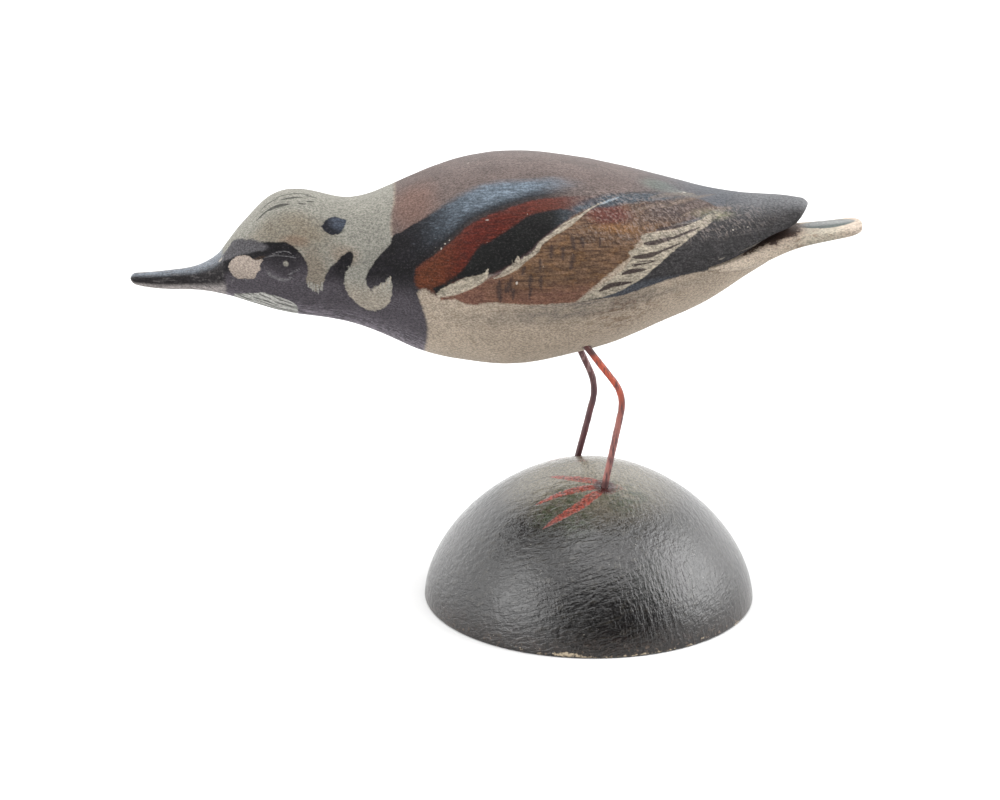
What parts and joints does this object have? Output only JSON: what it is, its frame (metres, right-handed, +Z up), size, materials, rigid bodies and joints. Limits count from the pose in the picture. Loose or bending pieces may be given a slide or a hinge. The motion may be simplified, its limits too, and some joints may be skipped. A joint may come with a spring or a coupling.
{
  "type": "miniature shorebird decoy on domed stand",
  "caption": "Small carved and painted wooden shorebird, bill held level and tail straight out, on bent wire legs set in a domed wooden stand.",
  "frame": {"origin": "centre of the domed stand's flat underside, on the surface it stands on", "axes": "+Z up; the bill points to -X and the tail to +X; the bird's left side faces -Y"},
  "size_m": [0.122, 0.057, 0.0782],
  "materials": {
    "painted_bird": "hand-painted carved wood in cream, black, rust, brown and slate, satin varnish, worn at the edges",
    "painted_wire": "iron wire under thin red-brown paint, worn to dark metal",
    "painted_stand": "near-black green-brown paint with crossed brush marks under satin varnish, small pale chips at the foot"
  },
  "bodies": {
    "root": {"bird": "painted_bird", "leg_left": "painted_wire", "leg_right": "painted_wire", "base": "painted_stand"}
  },
  "joints": []
}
========
Write the data from above out again, exactly.

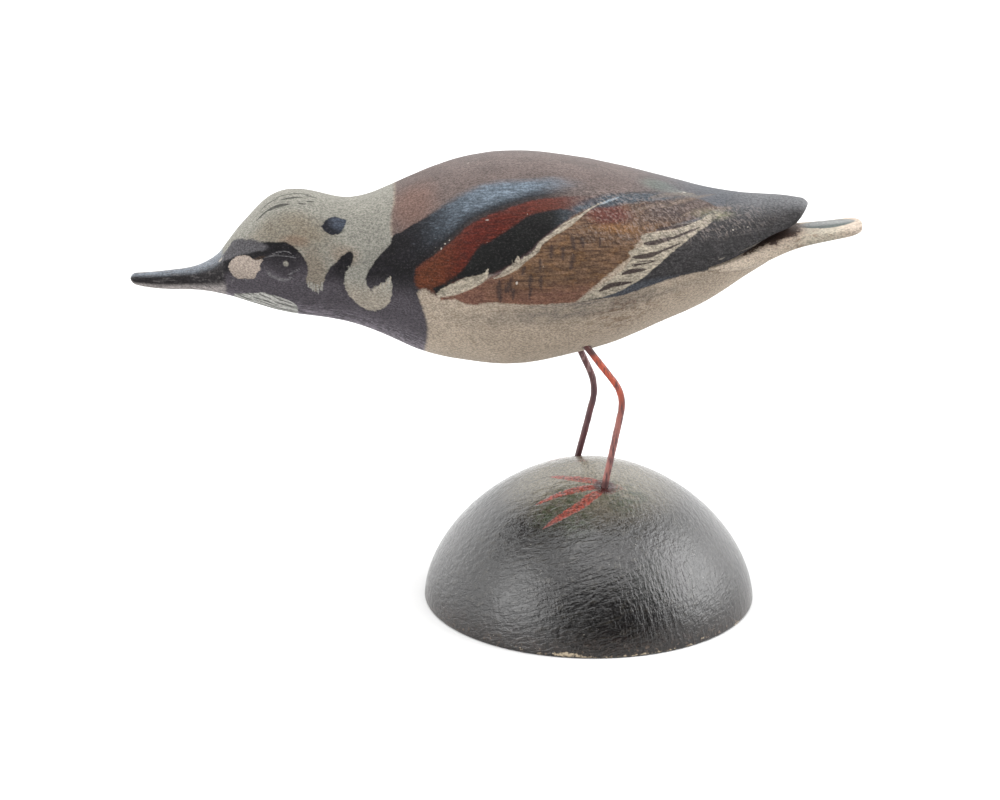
What parts and joints does this object have? Output only JSON: what it is, its frame (metres, right-handed, +Z up), size, materials, rigid bodies and joints. Limits count from the pose in the picture. Loose or bending pieces may be given a slide or a hinge. The motion may be simplified, its limits too, and some joints may be skipped. A joint may come with a spring or a coupling.
{
  "type": "miniature shorebird decoy on domed stand",
  "caption": "Small carved and painted wooden shorebird, bill held level and tail straight out, on bent wire legs set in a domed wooden stand.",
  "frame": {"origin": "centre of the domed stand's flat underside, on the surface it stands on", "axes": "+Z up; the bill points to -X and the tail to +X; the bird's left side faces -Y"},
  "size_m": [0.122, 0.057, 0.0782],
  "materials": {
    "painted_bird": "hand-painted carved wood in cream, black, rust, brown and slate, satin varnish, worn at the edges",
    "painted_wire": "iron wire under thin red-brown paint, worn to dark metal",
    "painted_stand": "near-black green-brown paint with crossed brush marks under satin varnish, small pale chips at the foot"
  },
  "bodies": {
    "root": {"bird": "painted_bird", "leg_left": "painted_wire", "leg_right": "painted_wire", "base": "painted_stand"}
  },
  "joints": []
}